E itiraf edeyim, ben de artık kolumu kıpırdatmaya üşenen o konfor alanı insanlarından biriyim ve dizi dünyasının içinde yaşıyorum.
Hatta bazı dizi günleri kimselere söz bile vermiyorum.
Şaka gibi “Asla” dediğim durumun içinde debeleniyorum. Oysa ki, ben sinema aşığı insanlardan biriyimdir. Öyle “İlla yanımda biri olsun sinemaya gideyim” diyenlerden de hiç olmadım.
Tek başına sinemaya gider hatta iki film üst üste günleri falan yapan biriyken kendimi dizi dünyasında buldum.
Hiç hoşnut değilim bu durumdan.
Çünkü sinema başlı başına güzel bir şeydir yahu. Hem de öyle böyle değil güzeldir, keyiflidir.
İşte ben önceki gün “Kalk Esin eski günlerdeki gibi” diyerek kendi kendimi sinemaya davet ettim. Aldım kocaman bir mısır aldım ve kuruldum sinema koltuğuna.
Çünkü bana “Yan Yana”; “Kalk Esin” dedi.
İyi ki, de kalkmışım. İyi ki de izlemişim.
Aslında filme giderken öyle büyük beklentilerim hiç yoktu. Konusu belli, tonu belli, nereye varacağı belli bir film. Malumunuz filmin orijinali “Intouchables-Can Dostum”dan uyarlandı.
Filme giderken amacım karşılaştırma, kıyas yapmak falan da değildi. Sadece Haluk Bilginer’i ve son zamanların şahane parlayan Feyyaz Yiğit’i izlemekti.
Filmden o kadar mutlu çıktım ki, bir süre sinema salonunun koridorunda dikilip kendime geldim.
Ve “Evet ya” dedim. Sinemayı çok özlemişim.
Film daha açılışında kulağına eğilip “Sakin ol, iyi ki geldin” diyor. Ve bu hissi film bitene kadar hiç bırakmıyor.
Haluk Bilginer…
Ah o nasıl bir duruş, nasıl bir ağırlık! Adam sahneye çıktığı anda perde resmen dikiliyor. Sanki film o ana kadar sessiz bir nefes alıyormuş ve Haluk görünce ilk cümlesini kuruyormuş gibi.
Öfkesi ayrı güzel, susuşu ayrı güzel.
Sadece gözünü hafifçe kısmış olsa bile bir anda karakterinin 40 yıllık hikâyesi dökülüyor izleyicinin önüne. Biz gerçekten bu ülkede onun gibi bir ustaya sahip olduğumuz için şanslıyız.
“Yan Yana”da da resmen döktürüyor.
Oynamıyor, yaşıyor. İzlerken “Biraz daha konuş, biraz daha kal ekranda” diye içimden geçirdim durdum.
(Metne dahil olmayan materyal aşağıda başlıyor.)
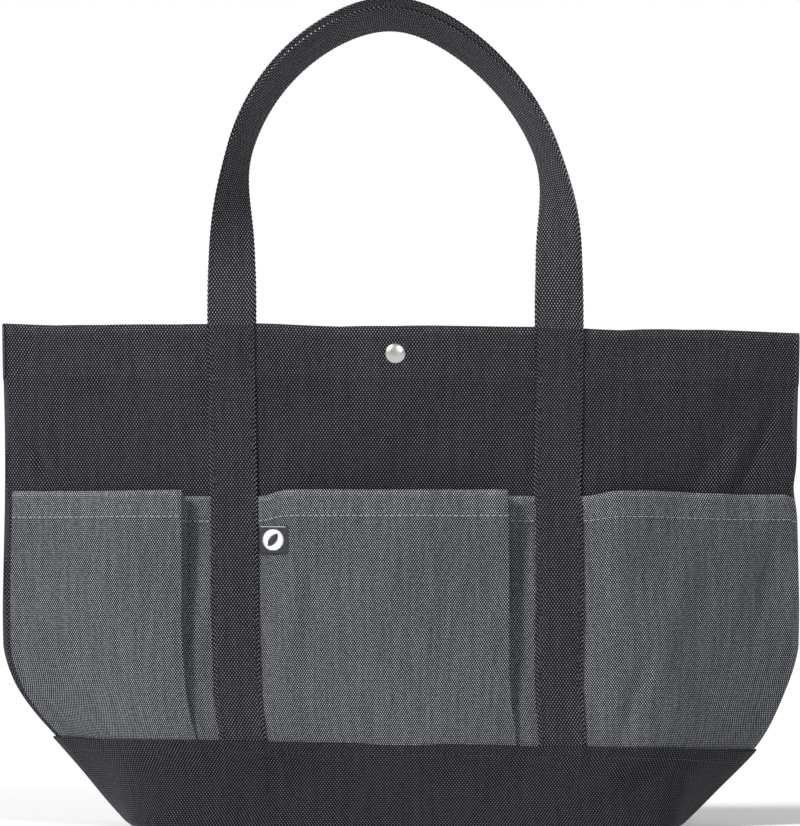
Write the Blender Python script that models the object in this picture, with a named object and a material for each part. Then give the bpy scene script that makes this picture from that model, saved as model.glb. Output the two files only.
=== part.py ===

Ve kendisine ayrıca bir izleyici olarak teşekkürleri sunuyorum. Bizi kendinden mahrum bırakmıyor.
Bazı oyuncular çok erkenden çekiyor kendini.
Fakat Haluk Bilginer, “Ben Angelina Jolie ile falan oynuyorum. Ne işim var benim canıııım” falan demeden döktürüyor. Teşekkürler usta, iyi ki varsın ve bize şahane güzel oyunculuğunu izlettiriyorsun.
Gelelim Feyyaz Yiğit’e…
Açık konuşayım, bu kadar iyi bir performans beklemiyordum. Ama o kadar doğal, o kadar sahici, o kadar “fazla bir şey yapmadan çok şey anlatan” bir hali var ki. İzlerken hiç kasmıyor insan.
“Acaba bir yerde düşer mi?” diye bekliyorsun belki ama yok. Tertemiz bir oyunculuk.
Ve en güzeli de şu: Haluk Bilginer gibi bir devle aynı sahnede durup sahneyi çalmaya çalışmadan var olabilmek…
Bu herkesin harcı değil. Feyyaz bunu sessizce, sakin sakin yapıyor.
Film boyunca hikâyeyi neredeyse fark ettirmeden büyütüyor.
Hatice Aslan, Bilge Özal ve Şevval Sam da tam yerinde, tam tadında. Filmin gösterişli olmaması, bağırmaması, sakin sakin akması gerçekten çok iyiydi.
İşte o yüzden kalbe dokunuyor.
Son zamanlardaki o yorucu curcunanın içinde “Yan Yana” bana resmen temiz hava gibi geldi. Öyle iyi geldi ki, “Bunun hemen devamı gelsin” diye sesleniyorum. Muzaffer Yıldırım’a.
Sinemaya gitmek için bahane arayanlara da küçük bir not bırakayım:
Bu film bahane değil. Bu film bizzat sebebin kendisi. Gidin, izleyin ve keyif alın derim.